Créée en mai 2020, Kaptcher vise à être le partenaire de la performance des développeurs fonciers et immobiliers  au quotidien, en répondant à trois de leurs besoins : la mise en relation exclusive avec des propriétaires vendeurs de biens adaptés à leurs besoins ; la centralisation des données immobilières et urbanistiques permettant de juger de la pertinence d’un projet ; le suivi de la relation avec les propriétaires jusqu’à la signature de l’acte de vente.    Kaptcher est aujourd’hui dirigée par Guillaume Frecaut (CEO) et Maxime Leveau (CTO). La société a été accompagnée et financée par WILCO en 2022.

Guillemets - Bleu

Notre première réaction a été de ne pas croire à l’ampleur de la crise. Lorsqu’on crée sa boîte, il faut une force de conviction, et il est difficile d’admettre que le marché peut se retourner aussi brutalement. Il est naturel de penser que les problèmes sont temporaires.

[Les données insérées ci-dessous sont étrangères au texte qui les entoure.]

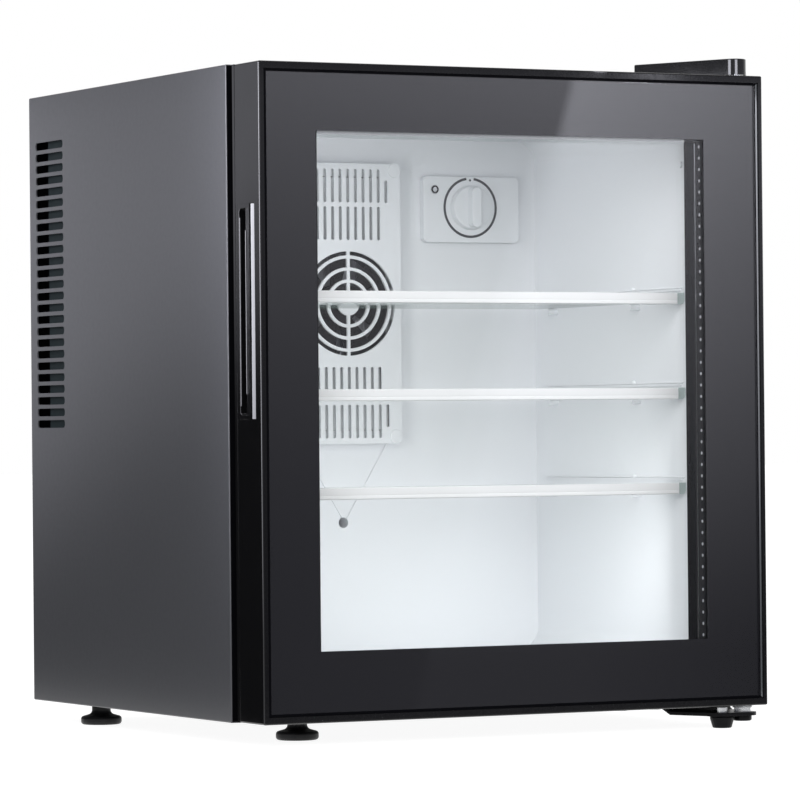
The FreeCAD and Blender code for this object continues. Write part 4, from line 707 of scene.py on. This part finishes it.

Guillaume Frecaut, CEO de Kaptcher.

La Genèse de Kaptcher

Kaptcher n’est pas née par hasard. « La création de Kaptcher faisait écho à des réflexions mûries aux États-Unis, où j’ai eu la chance de travailler  et de rencontrer divers acteurs du secteur immobilier. À travers ces échanges, nous avons identifié un besoin crucial : les promoteurs immobiliers, les bailleurs sociaux et d’autres acteurs peinent à entrer en contact avec le bon propriétaire du bon bien au bon moment. C’est pourtant leur matière première et ça a été le fer de lance de Kaptcher. »

 

Guillaume explique que cette problématique a été le catalyseur de la création de Kaptcher. « Nous avons discuté avec des clients professionnels en France et aux États-Unis, tels que les promoteurs immobiliers et les foncières. Tous ont confirmé la nécessité d’une solution comme celle que nous envisagions. Cette validation du marché a été cruciale pour nous. Nous n’aurions pas lancé Kaptcher sans l’avoir au préalable. »

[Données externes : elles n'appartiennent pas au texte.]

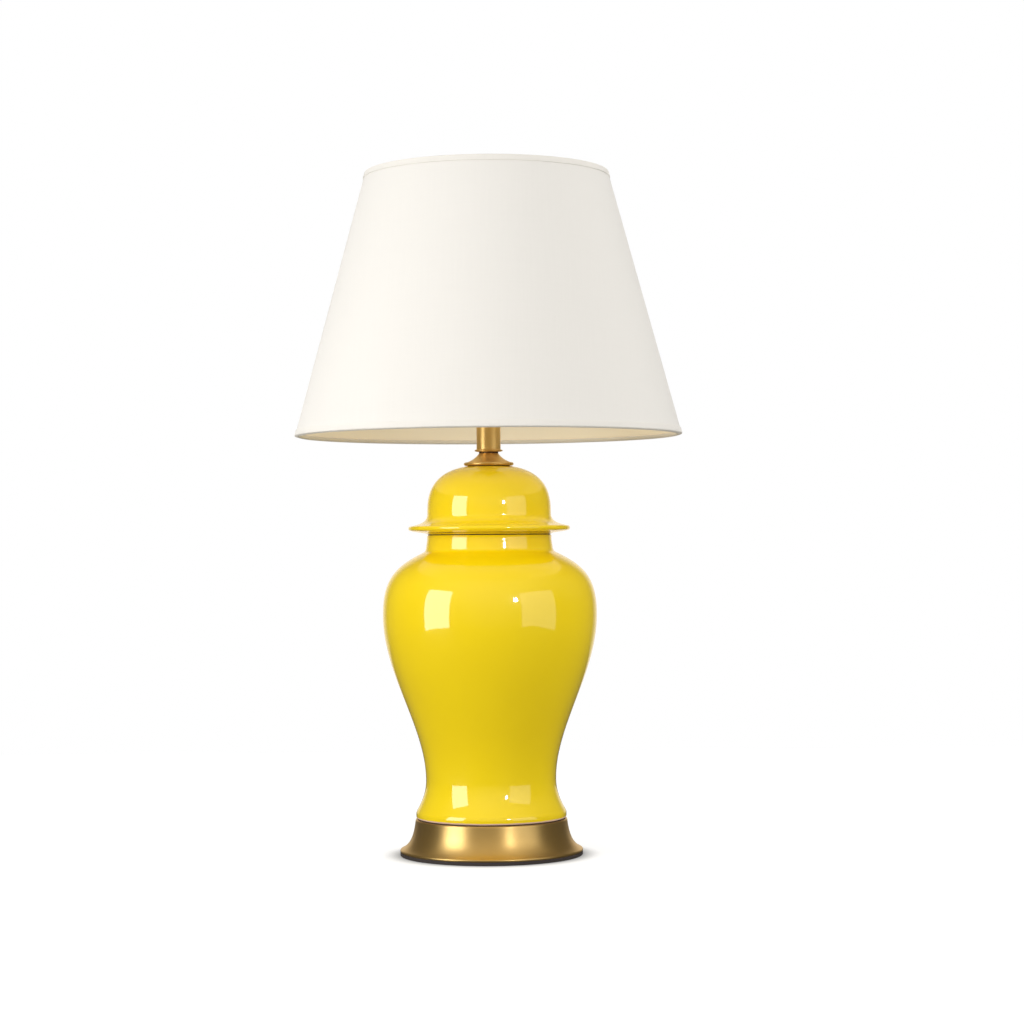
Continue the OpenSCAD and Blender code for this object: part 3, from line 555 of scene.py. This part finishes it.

Une croissance initiale prometteuse

Guillaume décrit avec enthousiasme les débuts de l’entreprise, marqués par une adoption rapide de leur solution. «L’histoire de Kaptcher c’est avant tout une histoire de croissance et de rentabilité. Dès le départ, en pleine crise sanitaire, nous avons eu la chance de rencontrer des clients qui nous ont fait confiance et de générer du chiffre d’affaires. Cela a confirmé que notre idée répondait à un véritable besoin du marché, notre objectif était de créer de la valeur pour nos clients mais aussi pour Kaptcher. Nous avons été rentables dès le premier exercice et avons doublé le chiffre d’affaires dès l’année suivante en bootstrappant. La frugalité est aussi une des valeurs de Kaptcher, l’objectif était de faire beaucoup avec peu ! »

L’un des aspects clés de cette réussite initiale a été la capacité de Kaptcher à être à l’écoute des clients. « Nous avons développé notre produit en étroite collaboration avec nos clients. Chaque nouvelle fonctionnalité chez nous vient d’une demande de nos clients. » Cette approche itérative a permis à Kaptcher de créer un produit qui répondait parfaitement aux attentes du marché.

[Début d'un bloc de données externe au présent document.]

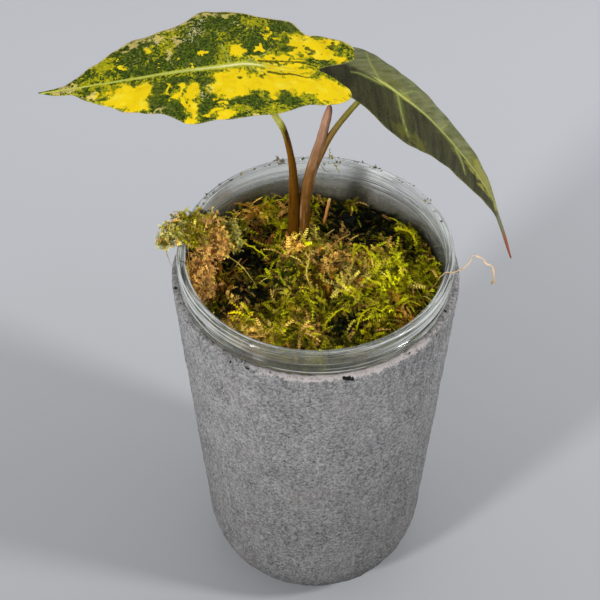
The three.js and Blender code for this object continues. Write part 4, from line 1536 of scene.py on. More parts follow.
@dataclass
class MossClump:
    """A loose clump that lies on the moss or over the cup's rim, with fronds all round it."""

    node: str
    slot: str
    fronds: int
    seed: int
    patches: Sequence[TonePatch]
    everywhere: dict[Tone, float]
    largest: float
    about: Point
    stretch: Point
    shift: Point
    sink: float = 0.5
    cup: ClearCup = field(default_factory=ClearCup)

    def clear_of_rim(self, points: Array) -> Array:
        """Lifts points that would lie in the cup's rim onto it.

        Args:
            points: the points.

        Returns:
            The points, clear of the rim.
        """
        radius, height = np.hypot(points[:, 0], points[:, 1]), points[:, 2]
        over = (radius > self.cup.mouth_radius - 0.6) & (radius < self.cup.lip_radius + 0.6)
        raised = np.maximum(height, self.cup.rim + 0.15)
        return np.column_stack([points[:, :2], np.where(over & (height > 140), raised, height)])

    def settled(self) -> Form:
        """Reads the CAD node, merged, and settles its side beyond `about`.

        Returns:
            The form, with that side pressed together a little and shifted.
        """
        mesh = frame["nodes"][self.node].data
        points = np.array([vertex.co for vertex in mesh.vertices]) / MM
        _, kept, merged = np.unique(points.round(3), axis=0, return_index=True, return_inverse=True)
        merged = merged.ravel()
        faces = [tuple(int(merged[corner]) for corner in face.vertices) for face in mesh.polygons]
        points, about = points[kept], np.array(self.about)
        beyond = smooth(points[:, 0], about[0] - 4, about[0] + 4)[:, None]
        pressed = about + (points - about) * np.array(self.stretch) + np.array(self.shift)
        points = points + (pressed - points) * beyond
        return Form(points, [face for face in faces if len(set(face)) == len(face)])

    def core(self, shape: Form) -> Mesh:
        """Makes the close middle of the clump: its form, sunk a little and made crumbly.

        Args:
            shape: the form.

        Returns:
            The mesh.
        """
        middle = shape.mesh(f"{self.node}_core")
        work = bmesh.new()
        work.from_mesh(middle)
        bmesh.ops.subdivide_edges(work, edges=work.edges, cuts=2, use_grid_fill=True)
        bmesh.ops.triangulate(work, faces=work.faces)
        work.normal_update()
        points = np.array([point.co for point in work.verts]) / MM
        outward = np.array([point.normal for point in work.verts])
        faces = [tuple(corner.index for corner in face.verts) for face in work.faces]
        work.free()
        bpy.data.meshes.remove(middle)
        crumbs = 0.3 * ripples(points, 1.1, self.seed + 5) + 0.3 * ripples(points, 2.6, self.seed + 6)
        lumps = 0.6 * ripples(points, 6, self.seed + 7)
        points = points + outward * (crumbs + lumps - self.sink)[:, None]
        tint, _ = moss_tones(points[:, :2], self.patches, self.everywhere, self.seed)
        uneven = np.random.default_rng(self.seed + 3).uniform(0.6, 1.3, (len(tint), 1))
        # painted shade: the core is painted dark so the gaps between its fronds look shaded, lighter
        # where its crumbs stand out
        depth = np.clip(0.5 + crumbs, 0, 1)
        values = {"tint": tint * uneven, "shade": 0.15 + 0.4 * depth, "tipward": 0.1 + 0.5 * depth}
        mesh = Form(points, faces, values).mesh(f"{self.node}_core")
        mesh.shade_flat()
        return mesh

    def build(self, scatter: FrondScatter, finish: Material) -> None:
        """Makes the clump's core and grows its fronds.

        Args:
            scatter: grows the fronds.
            finish: the moss.
        """
        shape = self.settled()
        set_in_place(self.core(shape), finish, [self.node])
        middles = face_centres(shape)
        tint, _ = moss_tones(middles[:, :2], self.patches, self.everywhere, self.seed + 1)
        corners = [shape.points[list(face[:3])] for face in shape.faces]
        area = sum(float(np.linalg.norm(np.cross(b - a, c - a))) / 2 for a, b, c in corners)
        uneven = np.random.default_rng(self.seed + 2).uniform(0.7, 1.6, (len(tint), 1))
        whole = np.ones(len(tint))
        grown = scatter.grow(
            shape, f"{self.node}_fronds", {"tint": tint * uneven, "cover": whole, "vigour": whole},
            {
                "Density": self.fronds / (area * MM * MM), "Seed": self.seed, "Smallest": 0.4,
                "Largest": self.largest, "Least Lean": 0.35, "Most Lean": 1.3, "Finish": finish,
            },
        )
        move_points(grown, self.clear_of_rim)
        set_in_place(grown, finish)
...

Un autre pilier de cette croissance a été la culture d’entreprise. « Dès les premiers mois, nous avons compris qu’il était crucial que tous les membres de l’équipe soient alignés sur une vision commune pour aller loin ensemble dans une aventure que nous voulions longue et ambitieuse . Nous avons tous investi beaucoup de temps et d’énergie pour forger collectivement cette culture. L’équipe, c’est la principale force de Kaptcher, en temps propices comme en temps de crise.» Cette culture d’entreprise forte a permis de créer une équipe soudée, prête à relever les défis ensemble.

« Après 2 exercices positifs, l’ambition de Kaptcher a atteint un palier et c’est assez naturellement à ce moment-là qu’on a commencé à se rapprocher d’investisseurs potentiels prêts à nous faire confiance et de structures comme WILCO pour nous aider à grandir, à structurer notre croissance et à nous financer. Dans la foulée, nous avons réalisé une levée de fonds pré-seed sur une boîte rentable pour nourrir cette croissance. »

La levée de fonds est actée le 10 janvier 2023 et Kaptcher prépare son scale. Sur les premiers mois de l’année 2023, la société connaît une croissance de 30% de son chiffre d’affaires mensuel, le nombre de clients augmente, les finances sont au vert et les fondateurs recrutent de nouvelles têtes motivées et talentueuses qui portent le total de l’équipe à 10 personnes.

Les défis de la crise de l’immobilier

Le marché de l’immobilier se retourne en passant d’une année 2022 exceptionnelle à une année 2023 très compliquée. Les transactions immobilières chutent de 22% et la vente de logements neufs de 26% avec l’augmentation des taux d’intérêt, la hausse des coûts de construction et la baisse du nombre de permis de construire. Cette crise touche particulièrement les clients sur lesquels Kaptcher s’est focalisée dans un premier temps : les promoteurs immobiliers.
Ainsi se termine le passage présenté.